- Born: 1910
- Died: 1967 (aged 56–57)
- Other name: Angitteegooloo Tivi
- Occupation: Artist
- Spouse: Jamasie Teevee

= Angotigolu Teevee =

Canadian Inuk artist

Angotigolu Teevee (ᐊᒍᑎᕈᓗ ᑎᕕ, also spelled Angitteegooloo Tivi; 1910–1967) was a Canadian Inuk artist. She practiced printmaking and drawing, with major works mainly on Inuit mythology themes. Teevee lived and worked in the community of Cape Dorset, Nunavut, where she was part of a group of Inuit artists. She was born in 1910, and died at 57 in 1967. Her husband, Jamasie Teevee, and her brother, Tikituk Qinnuayuak, were also accomplished artists. The Teevees' children (including Anirnik Ragee, Parnee Peter, Nicotai Simigak, and Simeonie Teevee) also work in the arts, mainly in sculpture.

== Works ==
Teevee was part of the vibrant art community of Cape Dorset, or Kingnait, which produced large numbers of nationally known artists and sculptors, particularly in the 1950s and 1960s.

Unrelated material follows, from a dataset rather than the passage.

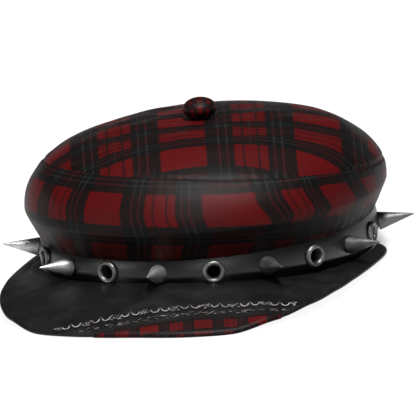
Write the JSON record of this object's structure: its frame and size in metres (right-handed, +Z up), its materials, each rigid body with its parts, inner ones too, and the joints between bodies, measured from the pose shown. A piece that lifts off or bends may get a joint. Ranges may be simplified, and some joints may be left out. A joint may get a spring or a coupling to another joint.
{
  "type": "peaked tartan cap with a studded leather band",
  "caption": "Soft red and black tartan cap with a covered button, a black leather band of spikes and eyelets, and a leather peak with a tartan front panel.",
  "frame": {"origin": "middle of the bounding box's lowest face", "axes": "+Z up from the surface it rests on, -Y towards the front of the peak, +X to the wearer's left"},
  "size_m": [0.2198, 0.2798, 0.0918],
  "materials": {
    "tartan_cloth": "soft woven twill",
    "black_leather": "smooth with a low sheen",
    "worn_steel": "worn satin"
  },
  "bodies": {
    "root": {"crown": "tartan_cloth", "top_button": "tartan_cloth", "headband": "black_leather", "peak": "black_leather", "peak_panel": "tartan_cloth", "spike_01": "worn_steel", "spike_02": "worn_steel", "spike_03": "worn_steel", "spike_04": "worn_steel", "spike_05": "worn_steel", "spike_06": "worn_steel", "spike_07": "worn_steel", "spike_08": "worn_steel", "spike_09": "worn_steel", "spike_10": "worn_steel", "eyelet_01": "worn_steel", "eyelet_02": "worn_steel", "eyelet_03": "worn_steel", "eyelet_04": "worn_steel", "eyelet_05": "worn_steel", "eyelet_06": "worn_steel", "eyelet_07": "worn_steel", "eyelet_08": "worn_steel", "eyelet_09": "worn_steel", "eyelet_10": "worn_steel"}
  },
  "joints": []
}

While the artist worked in a variety of themes, Teevee's imagery in her most well-known drawings and prints are largely animal, spirit and human figures from Inuit storytelling and mythology. Most of her print work is from her original drawings; she produced over 380 prints in her lifetime. Teevee's pieces were part of the influential Cape Dorset collections of Inuit art in the early 1960s. The McMichael Canadian Art Collection holds a number of Teevee's pieces, with others permanently housed by Indigenous and Northern Affairs Canada and the Canadian Museum of History in Ottawa, and the Art Gallery of Hamilton.